(untagged)

Escaping in C#: characters, strings, string formats, keywords, identifiers

Andreas Gieriet

0.00/5 (No votes)

21 Aug 2012

Different possibilities to escape literals and names/keywords.

Introduction

Everybody knows how to escape specific characters in C# string. So, why to bother about this?

This tip shows the quirks involved with escaping in C#:

- character literal escaping:	e.g. `'\''`, `'\n'`, `'\u20AC'` (the Euro € currency sign), `'\x9'` (equivalent to `\t`))
- literal string escaping:	e.g. `"...\t...\u0040...\U000000041...\x9..."`
- verbatim string escaping:	e.g. `@"...""..."`
- `string.Format` escaping:	e.g. `"...{{...}}..."`
- keyword escaping:	e.g. `@if` (for `if` as identifier)
- identifier escaping:	e.g. `i\u0064` (for `id`)

Introduction
- Table of Contents
Escaping - what for?
Escaping in character and string literals
- Summary
Escaping in verbatim strings
- Summary
string.Format escaping
- Summary
- Bonus
Escaping identifiers
- Summary
Escaping in Regular Expressions
- Summary
- Bonus
Links
History

Escaping - what for?

Again, everybody know this - or has at least a feeling for it. Nonetheless, I'd like to just remind what escaping is good for.

Escaping gives an alternative meaning to the "normal" meaning. "Normal" is a matter of what is commonly used. There is no absolute reference for what is "normal", so, each escape mechanism defines what is "normal" and what is the escape for it.

E.g. a string literal is enclosed in double quotes "...". The meaning of the double quotes is to enclose the string literal - this is the normal meaning of double quotes for strings. If you want now to include a double quote in a string literal, you must tell that this double quote does not have the normal meaning. E.g. "..."..." would terminate the string at the second double quote, where as "...\"..." escapes the second double quote from being interpreted as terminating the string literal.

There are a variety of established escaping mechanisms. The motivation for escaping vary as well. Some motivation to employ escaping:

In string and character literals:
- One must be able to embed the terminators, like single or double quote.
- One needs to enter special characters that have no character symbol associated, like a horizontal tabulator.
- One needs to enter a character that has no direct key on the keyboard, like the Yen currency symbol (¥).
- etc.
In identifiers:
- One needs to enter names with characters that have no equivalent key on the keyboard, like the German umlaut Ä (Unicode 0x00C4).
- One needs to generate C# code that may use identifiers that clash with the C# keywords, like yield.
- etc.
In string formatting:
- One must be able to enter a literal { or } in a string.Format(...), like in
  Console.WriteLine("...{...", ...).
In Regular Expressions:
- One must match characters that had otherwise a control meaning, like matching the character [, etc.
etc.

So, let's start discussing the several various machineries to escape the normal behavior.
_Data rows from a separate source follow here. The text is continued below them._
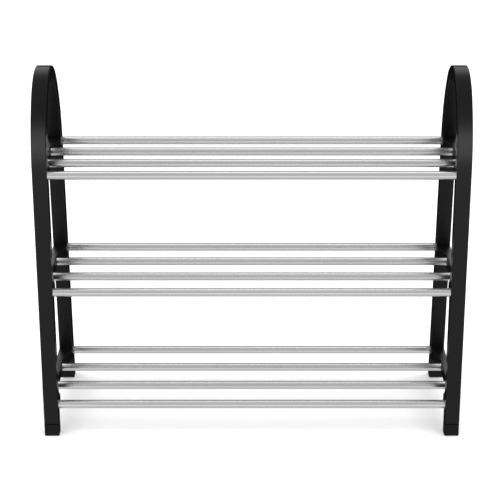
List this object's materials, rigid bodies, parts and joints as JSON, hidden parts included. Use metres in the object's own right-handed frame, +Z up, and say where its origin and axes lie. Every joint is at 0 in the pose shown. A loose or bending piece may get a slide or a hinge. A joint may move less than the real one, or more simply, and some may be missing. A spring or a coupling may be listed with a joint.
{
  "type": "tiered shoe rack",
  "caption": "Free-standing tiered shoe rack: arched black steel side frames joined by round satin aluminium tubes that form open, level shelves.",
  "frame": {"origin": "on the floor, below the middle of the rack, at the centre of its footprint", "axes": "+X along the shelf tubes, towards the right side frame; -Y towards the front; +Z up"},
  "size_m": [0.501, 0.1744, 0.4355],
  "materials": {
    "frame_paint": "satin black powder coat on bent rectangular steel tube",
    "tube_aluminium": "satin anodised tube",
    "bracket_plastic": "moulded black plastic, fine texture",
    "foot_plastic": "moulded black plastic, fine texture",
    "plug_plastic": "moulded plastic, hidden inside the tube ends",
    "screw_steel": "black-finished countersunk steel"
  },
  "bodies": {
    "root": {"bottom_front_inner_tube": "tube_aluminium", "bottom_front_tube": "tube_aluminium", "bottom_rear_inner_tube": "tube_aluminium", "bottom_rear_tube": "tube_aluminium", "left_bottom_bracket": "bracket_plastic", "left_front_foot": "foot_plastic", "left_middle_bracket": "bracket_plastic", "left_rear_foot": "foot_plastic", "left_screws": "screw_steel", "left_side_frame": "frame_paint", "left_top_bracket": "bracket_plastic", "left_tube_plugs": "plug_plastic", "middle_front_inner_tube": "tube_aluminium", "middle_front_tube": "tube_aluminium", "middle_rear_inner_tube": "tube_aluminium", "middle_rear_tube": "tube_aluminium", "right_bottom_bracket": "bracket_plastic", "right_front_foot": "foot_plastic", "right_middle_bracket": "bracket_plastic", "right_rear_foot": "foot_plastic", "right_screws": "screw_steel", "right_side_frame": "frame_paint", "right_top_bracket": "bracket_plastic", "right_tube_plugs": "plug_plastic", "top_front_inner_tube": "tube_aluminium", "top_front_tube": "tube_aluminium", "top_rear_inner_tube": "tube_aluminium", "top_rear_tube": "tube_aluminium"}
  },
  "joints": []
}
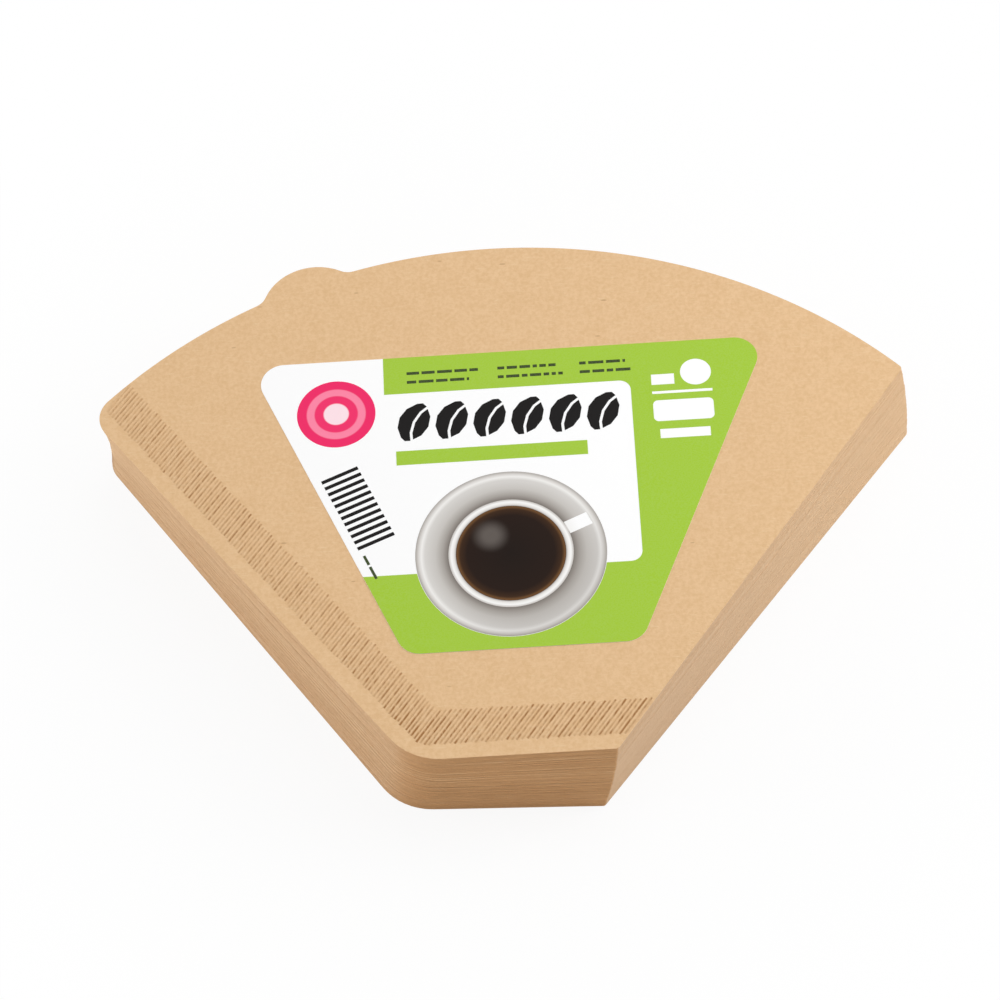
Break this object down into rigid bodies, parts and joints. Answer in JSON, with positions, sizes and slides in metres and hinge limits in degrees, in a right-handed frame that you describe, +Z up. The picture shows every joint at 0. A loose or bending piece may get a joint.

Escaping in character and string literals

Let's first look at the strings. A string is a sequence of characters. A character is a type that holds an UTF-16[^] encoded value. A character therefore is a two-byte value.

E.g. the UTF-16 code decimal 64 (hexadecimal 40) is the @ character.

Note: There are a few "characters" which cannot directly be encoded in these two bytes. These characters occupy 4 bytes, thus, a pair of UTF-16 values. These are called UTF-16: surrogate pair[^] (search for "surrogate pair").

So, the string is a sequence of two-byte characters.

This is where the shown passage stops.